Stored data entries
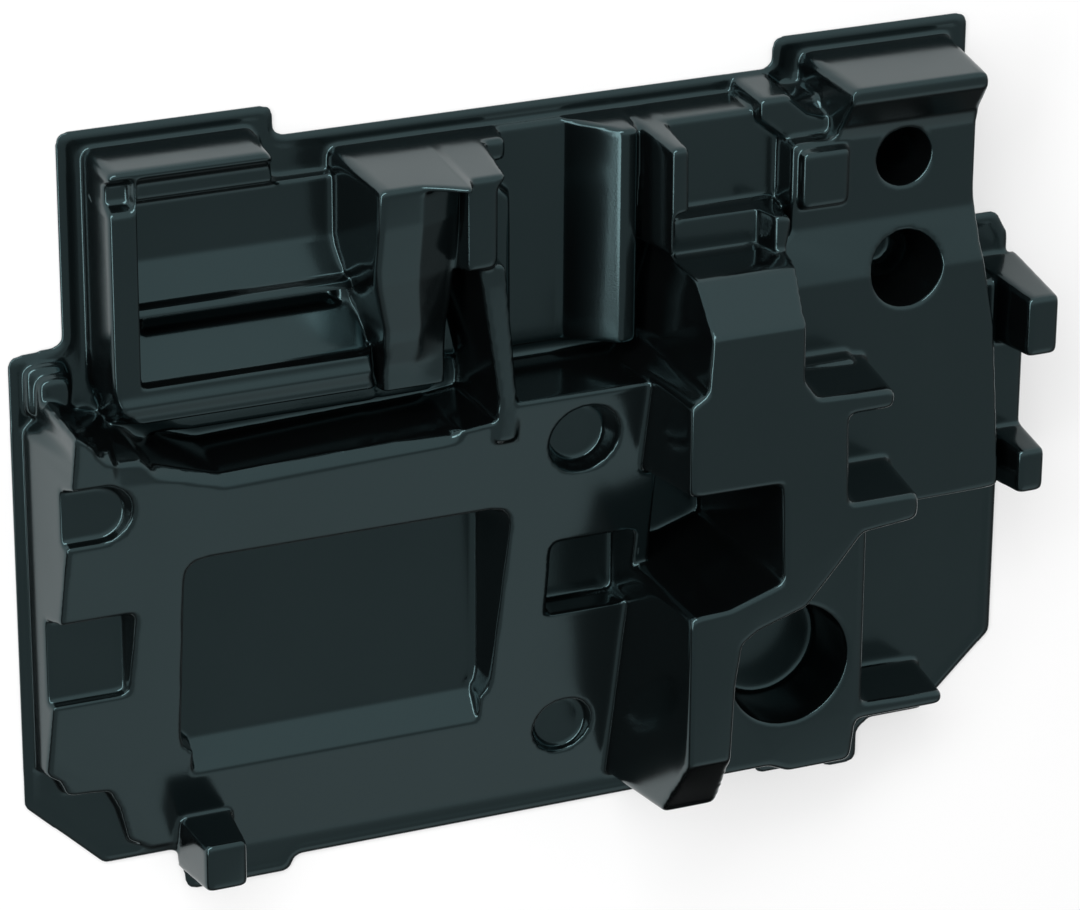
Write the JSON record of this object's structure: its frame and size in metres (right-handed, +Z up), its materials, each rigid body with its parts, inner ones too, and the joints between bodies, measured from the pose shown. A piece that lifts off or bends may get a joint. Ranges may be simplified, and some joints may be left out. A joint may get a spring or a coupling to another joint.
{
  "type": "tool case insert",
  "caption": "Black vacuum formed insert for a power tool case, with shaped cavities, wells and ridges that hold a tool, its battery and small parts.",
  "frame": {"origin": "middle of the outline seen from above, on the plane that the flange rests on", "axes": "+X along the long side, +Y towards the edge with the two corner notches, +Z up, the way the cavities open"},
  "size_m": [0.3761, 0.285, 0.0624],
  "materials": {
    "sheet": "satin black polystyrene sheet"
  },
  "bodies": {
    "root": {"insert_shell": "sheet"}
  },
  "joints": []
}
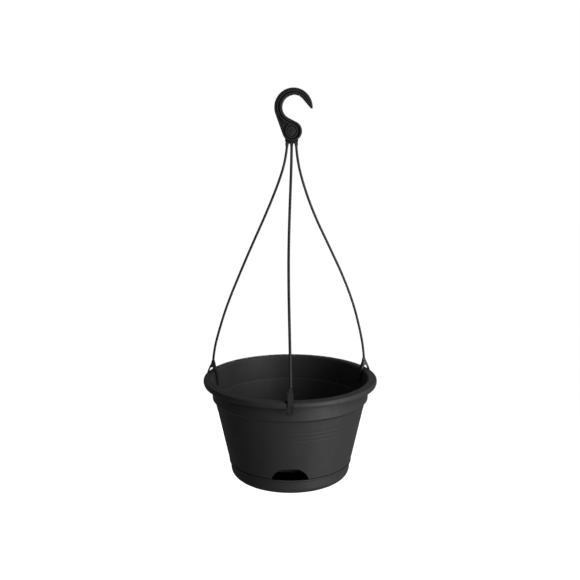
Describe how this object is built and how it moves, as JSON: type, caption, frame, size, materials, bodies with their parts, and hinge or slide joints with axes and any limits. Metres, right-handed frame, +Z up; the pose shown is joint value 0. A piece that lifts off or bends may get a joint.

--- Directions ---
Quote every record above exactly.

--- Complete response ---
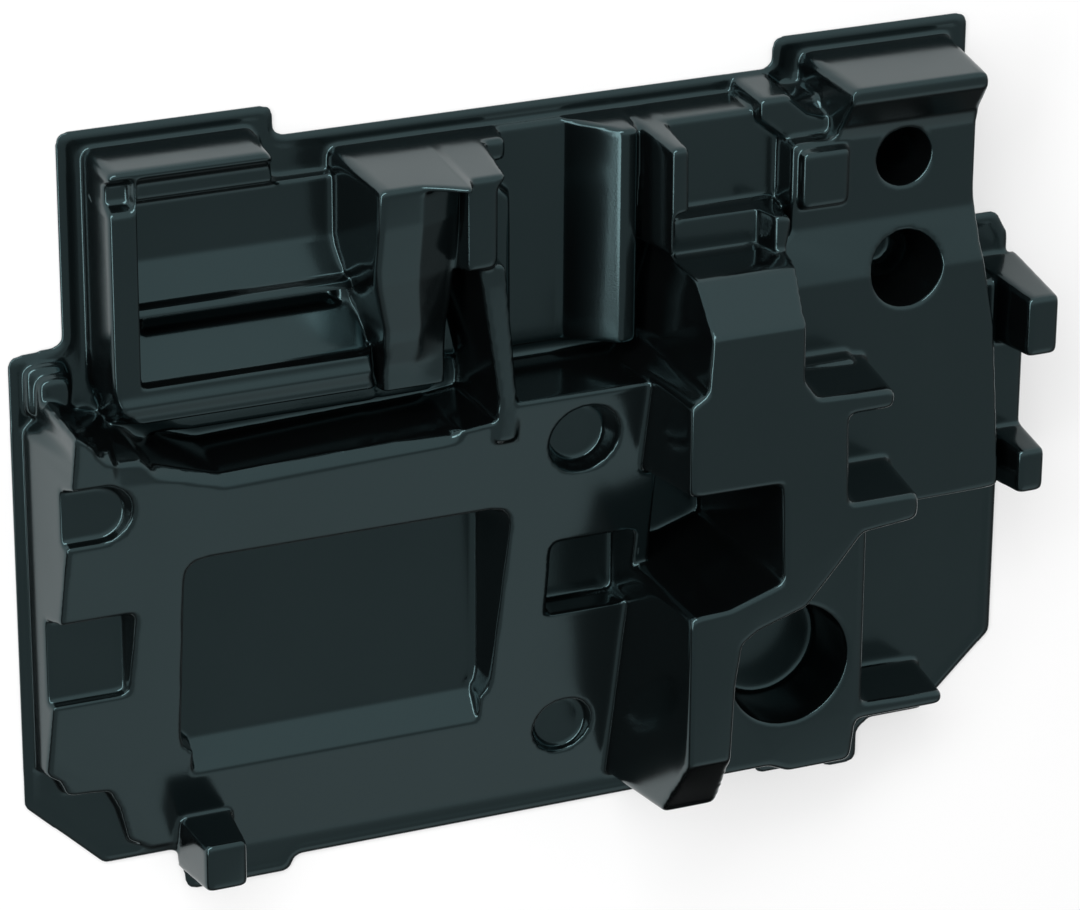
Write the JSON record of this object's structure: its frame and size in metres (right-handed, +Z up), its materials, each rigid body with its parts, inner ones too, and the joints between bodies, measured from the pose shown. A piece that lifts off or bends may get a joint. Ranges may be simplified, and some joints may be left out. A joint may get a spring or a coupling to another joint.
{
  "type": "tool case insert",
  "caption": "Black vacuum formed insert for a power tool case, with shaped cavities, wells and ridges that hold a tool, its battery and small parts.",
  "frame": {"origin": "middle of the outline seen from above, on the plane that the flange rests on", "axes": "+X along the long side, +Y towards the edge with the two corner notches, +Z up, the way the cavities open"},
  "size_m": [0.3761, 0.285, 0.0624],
  "materials": {
    "sheet": "satin black polystyrene sheet"
  },
  "bodies": {
    "root": {"insert_shell": "sheet"}
  },
  "joints": []
}
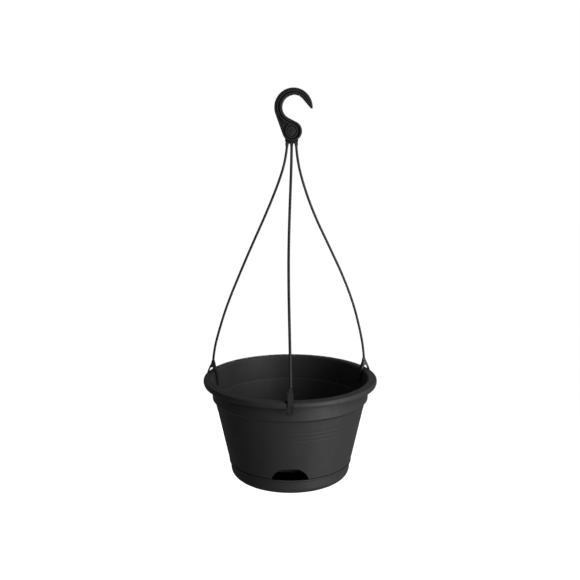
Describe how this object is built and how it moves, as JSON: type, caption, frame, size, materials, bodies with their parts, and hinge or slide joints with axes and any limits. Metres, right-handed frame, +Z up; the pose shown is joint value 0. A piece that lifts off or bends may get a joint.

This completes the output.